Me too. That is truely appalling. I can't believe that school - so out of order. Surely it must contravene some sort of act, or SN provision, or something. If not, it should do!

unicorn · 18/09/2004 23:07

Wow.. this thread has developed an identity of its own!
Just to pull you back again to original query (and sorry - I haven't read everything)
There is no teacher on playground duty at lunchtime (which is partly the reason the boys go a bit loopy I think) now whilst I appreciate teacher's rights etc... surely a rota for lunchtime play supervision is not asking too much?
I just don't think children respect the authority of dinner supervisors as much as they do the teachers (sad but true)

OP posts:
tigermoth · 19/09/2004 08:44

I was so used to my oldest son when age 5/6/7 missing playtimes, it never occurred to me to challenge it.

He was very lively at this age, not very focussed on work and was prone to get very overexcited.
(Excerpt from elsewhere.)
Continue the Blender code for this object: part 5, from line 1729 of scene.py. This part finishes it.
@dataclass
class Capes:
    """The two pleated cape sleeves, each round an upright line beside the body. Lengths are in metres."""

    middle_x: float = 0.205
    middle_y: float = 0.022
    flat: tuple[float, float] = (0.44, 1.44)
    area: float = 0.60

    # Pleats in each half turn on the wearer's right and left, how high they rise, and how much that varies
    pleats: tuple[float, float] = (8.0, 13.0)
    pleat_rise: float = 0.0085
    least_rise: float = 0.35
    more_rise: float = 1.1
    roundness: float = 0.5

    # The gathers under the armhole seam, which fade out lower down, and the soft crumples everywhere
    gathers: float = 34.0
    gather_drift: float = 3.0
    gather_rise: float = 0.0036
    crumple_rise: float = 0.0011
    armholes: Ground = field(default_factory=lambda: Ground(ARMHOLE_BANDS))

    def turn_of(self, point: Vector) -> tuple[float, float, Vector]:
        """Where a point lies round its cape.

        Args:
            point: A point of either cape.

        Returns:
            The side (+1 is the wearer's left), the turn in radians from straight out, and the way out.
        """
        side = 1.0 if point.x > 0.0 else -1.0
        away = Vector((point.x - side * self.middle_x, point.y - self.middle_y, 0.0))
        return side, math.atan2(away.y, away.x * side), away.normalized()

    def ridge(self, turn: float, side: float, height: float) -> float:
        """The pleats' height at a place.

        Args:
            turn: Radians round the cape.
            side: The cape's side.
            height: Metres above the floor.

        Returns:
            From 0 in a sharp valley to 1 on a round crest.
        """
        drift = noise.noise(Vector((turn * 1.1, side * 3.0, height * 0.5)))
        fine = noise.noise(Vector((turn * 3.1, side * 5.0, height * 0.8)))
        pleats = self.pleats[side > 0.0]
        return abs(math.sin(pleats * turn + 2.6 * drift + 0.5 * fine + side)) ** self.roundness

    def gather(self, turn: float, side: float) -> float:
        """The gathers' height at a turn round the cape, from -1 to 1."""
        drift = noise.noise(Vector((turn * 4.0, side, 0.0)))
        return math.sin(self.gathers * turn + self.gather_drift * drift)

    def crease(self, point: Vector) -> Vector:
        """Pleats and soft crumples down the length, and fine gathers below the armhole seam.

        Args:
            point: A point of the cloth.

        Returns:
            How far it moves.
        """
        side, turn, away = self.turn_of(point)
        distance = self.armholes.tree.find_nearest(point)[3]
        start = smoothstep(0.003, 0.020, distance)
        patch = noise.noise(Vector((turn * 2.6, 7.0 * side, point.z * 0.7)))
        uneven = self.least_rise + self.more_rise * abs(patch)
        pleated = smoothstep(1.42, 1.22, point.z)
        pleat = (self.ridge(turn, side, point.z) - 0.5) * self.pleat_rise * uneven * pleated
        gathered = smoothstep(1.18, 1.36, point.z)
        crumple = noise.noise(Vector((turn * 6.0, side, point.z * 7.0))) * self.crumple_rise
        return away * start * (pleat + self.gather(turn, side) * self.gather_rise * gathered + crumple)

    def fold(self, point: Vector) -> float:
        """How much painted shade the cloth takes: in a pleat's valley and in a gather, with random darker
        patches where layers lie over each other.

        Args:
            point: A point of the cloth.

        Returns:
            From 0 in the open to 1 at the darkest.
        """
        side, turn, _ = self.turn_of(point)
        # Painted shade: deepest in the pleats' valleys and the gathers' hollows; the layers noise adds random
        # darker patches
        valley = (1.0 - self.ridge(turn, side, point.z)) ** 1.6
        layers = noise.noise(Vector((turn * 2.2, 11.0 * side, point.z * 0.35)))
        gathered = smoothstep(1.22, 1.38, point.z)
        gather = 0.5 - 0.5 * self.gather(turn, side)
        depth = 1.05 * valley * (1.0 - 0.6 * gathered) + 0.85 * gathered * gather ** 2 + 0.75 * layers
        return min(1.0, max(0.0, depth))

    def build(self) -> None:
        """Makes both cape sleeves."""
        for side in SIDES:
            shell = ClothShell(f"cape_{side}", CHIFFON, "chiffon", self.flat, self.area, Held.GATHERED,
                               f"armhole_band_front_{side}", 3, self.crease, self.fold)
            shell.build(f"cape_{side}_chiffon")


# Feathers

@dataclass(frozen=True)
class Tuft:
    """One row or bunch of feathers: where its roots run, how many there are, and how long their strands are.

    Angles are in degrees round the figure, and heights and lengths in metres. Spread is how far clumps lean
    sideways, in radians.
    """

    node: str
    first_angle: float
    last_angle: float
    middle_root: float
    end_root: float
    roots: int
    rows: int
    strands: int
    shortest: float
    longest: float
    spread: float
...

On the one hand the teachers had a child who wanted to wander around the classroom, chat and fiddle, yet on the other hand detention stopped him releasing pent up energy at playtime. Had someone suggested beetroot's solution - extra exercise - I would have happy.
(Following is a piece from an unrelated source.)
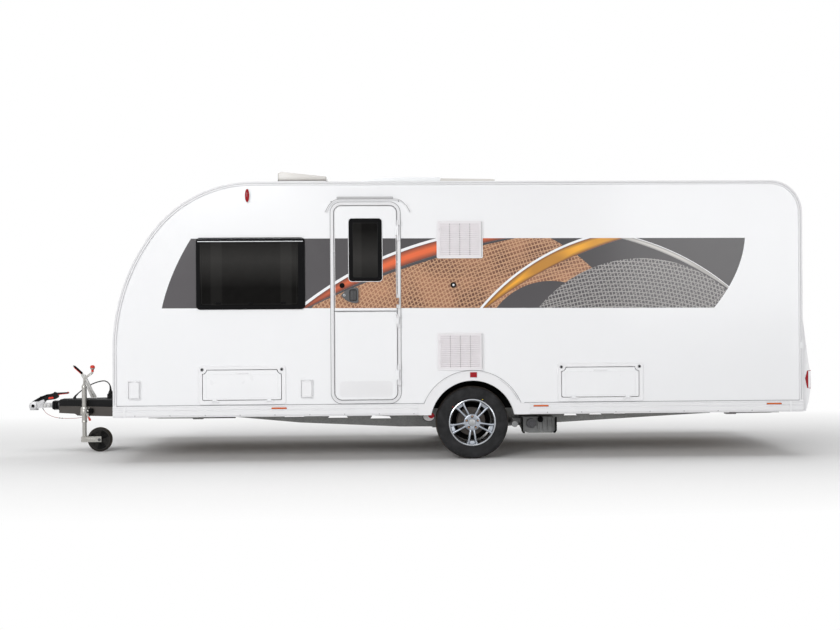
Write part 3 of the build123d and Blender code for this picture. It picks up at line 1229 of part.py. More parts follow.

I didn't get that worked up about my son getting detention, though. I knew the teachers had him all day at school and so could look at things as a whole. If he got much worse in the classeroom after missing a playtime, they would spot it. It would not be in their interests, presumably, to punish him in such a way that made things worse for them. It would not be in my son's interests either. I put my faith in the teachers.

I also accepted that my son's behaviour at school could be very different to his behaviour at home. I had no idea how exactly he distracted his classmates for instance. For this reason, I felt I couldn't assume a school decision to punish him with a detention was wrong. Things went on at school that I knew nothing about. The teachers had years of experience in seeing what punishments worked, my son didn't come back in tears about the cruelty and unjustice it, so I just let them all get on with it.
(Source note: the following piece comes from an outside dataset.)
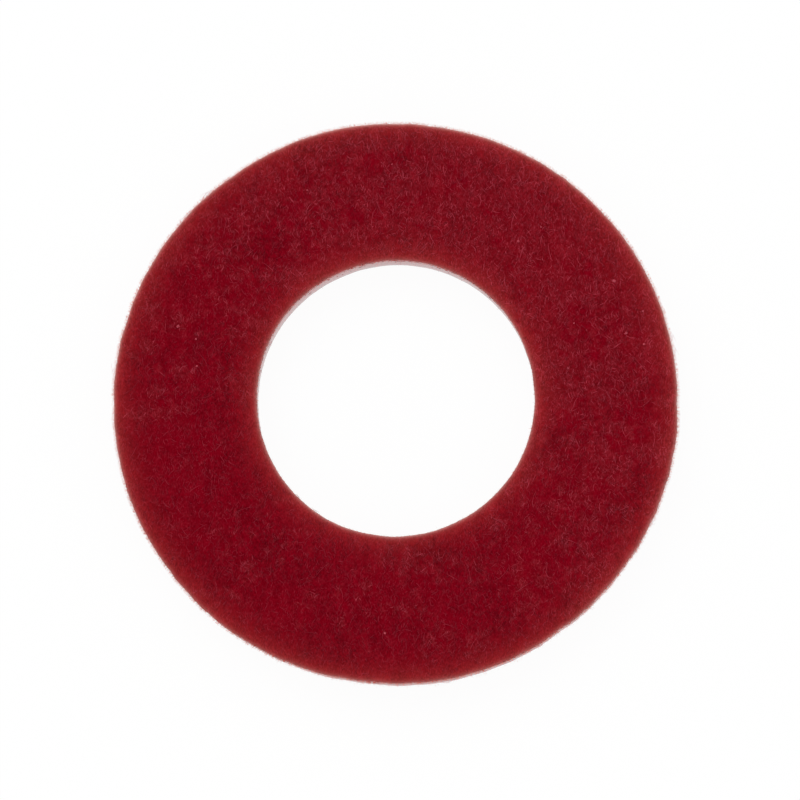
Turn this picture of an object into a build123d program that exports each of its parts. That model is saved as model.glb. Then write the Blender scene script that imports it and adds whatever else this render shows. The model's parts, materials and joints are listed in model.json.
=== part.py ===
from build123d import *
import os

# A fibre washer: one flat ring, punched from a single thickness of red fibre sheet.
# All sizes are in millimetres. The origin is on the bore axis, in the plane of the underside,
# and +Z runs up through the bore to the face with the rolled edges.

# The ring
OUTER_DIAMETER = 17.0
BORE_DIAMETER = 8.4
THICKNESS = 1.5

# The bore and the rim are cut by two punches that are not quite in line.
# The rim's axis stands this far from the bore's, towards -Y.
PUNCH_OFFSET = 0.12

# The rolled lip, where a punch draws the upper face down before it cuts
LIP_WIDTH = 0.40
LIP_DROP = 0.14

# The break, where the last of the sheet tears away from the straight wall with a slight taper
BREAK_HEIGHT = 0.40
BREAK_TAPER = 0.02


def cut_edge(radius, inwards):
    """Section line of a punched edge at this radius, from the underside up to the upper face.

    inwards is the way into the fibre: -1 at the rim, towards the axis, and 1 at the bore, away from it.
    """
    wall_top = THICKNESS - LIP_DROP
    foot = (radius + inwards * BREAK_TAPER, 0)
    wall_foot = (radius, BREAK_HEIGHT)
    lip_centre = (radius + inwards * LIP_WIDTH, wall_top)
    lip_start = 0 if inwards < 0 else 180
    taper = Line(foot, wall_foot)
    wall = Line(wall_foot, (radius, wall_top))
    lip = EllipticalCenterArc(
        lip_centre, LIP_WIDTH, LIP_DROP, start_angle=lip_start, arc_size=-90 * inwards
    )
    return Wire([taper, wall, lip])


def turned(edge):
    """The solid disc that a section line sweeps out round the Z axis."""
    foot = edge @ 0
    crown = edge @ 1
    closing = Polyline(crown, (0, crown.Y), (0, foot.Y), foot)
    section = make_face(edge.edges() + closing.edges())
    return revolve(Plane.XZ * section, Axis.Z)


def blank():
    """The disc that the outer punch cuts from the sheet."""
    disc = turned(cut_edge(OUTER_DIAMETER / 2, inwards=-1))
    return Pos(0, -PUNCH_OFFSET) * disc


def bore_slug():
    """What the bore punch removes: its section mirrors the rim's, so both lips roll on the upper face."""
    return turned(cut_edge(BORE_DIAMETER / 2, inwards=1))


def fibre_washer():
    """The finished ring, as one solid."""
    ring = blank() - bore_slug()
    ring.label = "fibre_washer"
    return ring


os.makedirs("parts", exist_ok=True)
washer = fibre_washer()
export_step(washer, "parts/fibre_washer.step")
print(f"fibre_washer: {washer.volume:.1f} mm3, box {washer.bounding_box().size}")
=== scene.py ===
import json
import math

import bpy
import numpy as np
from mathutils import Matrix, Vector, noise


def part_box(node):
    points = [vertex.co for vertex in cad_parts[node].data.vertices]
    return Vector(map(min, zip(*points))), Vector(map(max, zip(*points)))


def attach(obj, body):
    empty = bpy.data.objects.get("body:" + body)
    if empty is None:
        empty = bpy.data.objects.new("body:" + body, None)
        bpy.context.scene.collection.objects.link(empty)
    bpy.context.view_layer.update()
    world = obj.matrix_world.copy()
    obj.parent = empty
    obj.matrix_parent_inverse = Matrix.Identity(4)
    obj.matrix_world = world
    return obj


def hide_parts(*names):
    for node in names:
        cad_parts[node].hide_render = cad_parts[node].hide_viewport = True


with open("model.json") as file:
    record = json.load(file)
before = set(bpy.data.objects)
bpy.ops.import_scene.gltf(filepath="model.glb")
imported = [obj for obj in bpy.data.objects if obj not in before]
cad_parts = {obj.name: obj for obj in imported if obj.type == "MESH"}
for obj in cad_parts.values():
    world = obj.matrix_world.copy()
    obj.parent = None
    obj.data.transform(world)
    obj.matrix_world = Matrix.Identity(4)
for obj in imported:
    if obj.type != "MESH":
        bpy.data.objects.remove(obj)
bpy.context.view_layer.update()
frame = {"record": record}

# Everything is in metres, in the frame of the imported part: the washer lies on z = 0,
# its bore is on the Z axis and the photograph's top edge is towards +Y.

MM = 0.001

# Sizes of the ring, read from the frame
NODE = "fibre_washer"
LOW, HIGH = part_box(NODE)
THICKNESS = HIGH.z - LOW.z
RIM_RADIUS = (HIGH.x - LOW.x) / 2
RIM_CENTRE = np.array([(LOW.x + HIGH.x) / 2, (LOW.y + HIGH.y) / 2])
BORE_RADIUS = next(m for m in frame["record"]["mounts"] if m["name"] == "bore")["dims"]["r_mm"] * MM
MID_RADIUS = (BORE_RADIUS + RIM_RADIUS) / 2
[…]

Had my son been really upset about detention, then that would have been another matter.

pixiefish · 19/09/2004 08:52

unicorn- regarding the teacher on duty at lunchtime. I totally agree with you that some of the kids run rings round supervisore- sad but it's true. It's an option that teachers can have to do duty at lunchtime- for this you get paid handsomely- a free dinner for a week! Personally i do a lot of work at lunchtimes and am in my room if any kids need to see me regarding work or problems. An hour at lunchtime is an hour less at home and an extra hour for me to spend with dd. If every teacher in school agreed to do it on a rota basis and we were renumerated properly I'm sure it would improve the behaviour of the kids- they're far better behaved at breaktime when there are teachers on duty (statutory in contract to do set amount of breaktime duties on a rota basis- no payment)

hmb · 19/09/2004 09:02

Agreed, pixiefish. That said our lunchtime supervisors take no prisoners and are backed up 100% by the SMT. We also have break supervisors, complete with walkie talkies, but we still do pre school/break time/start of afternoon/afterscool duties. I also work at lunch time, often doing the photocopying/putting up posters that we are not supposed to do

fisil · 19/09/2004 09:17

Sorry, haven't read through the whole thread, but I can't believe a 5 year old being given detention. I really don't get the idea of detention. A child is demonstrating through his/her behaviour that s/he needs to let off steam and that s/he doesn't like being in the classroom. So what is denying them running around opportunities going to achieve apart from reinforcing to them that being in a classroom with a teacher is punishment (as if they didn't know that already!). If, as a manager, I get forced into giving a student a detention I make it as work orientated and fun as possible so that they get the idea that school and learning are what they want to be doing!

Beetroot · 19/09/2004 09:36

This reply has been deleted

Message withdrawn

aloha · 19/09/2004 11:42

I'm with Jampot.It is clearly hugely unfair that children who don't misbehave are punished. Even small children can see that, even if their teachers apparently can't. I think her suggestion was sane and sensible. She wasn't suggesting her child avoid a punishment for bad behaviour, she was suggesting a way (that caused nobody any harm) by which she could avoid being punished for something she didn't do. Haven't those teachers heard about being hanged for a sheep? I think that sort of behaviour - blatantly unfair punishments for well-behaved children - is just encouraging bad behaviour. Sheer stupidity, IMO. And no, I don't agree with the detention. I know some teachers much get very frustrated at unruly pupils, but tarring them all with the same brush does not seem a reasonable response to me. Sometimes I think it is easier to punish the good kids than the bad ones.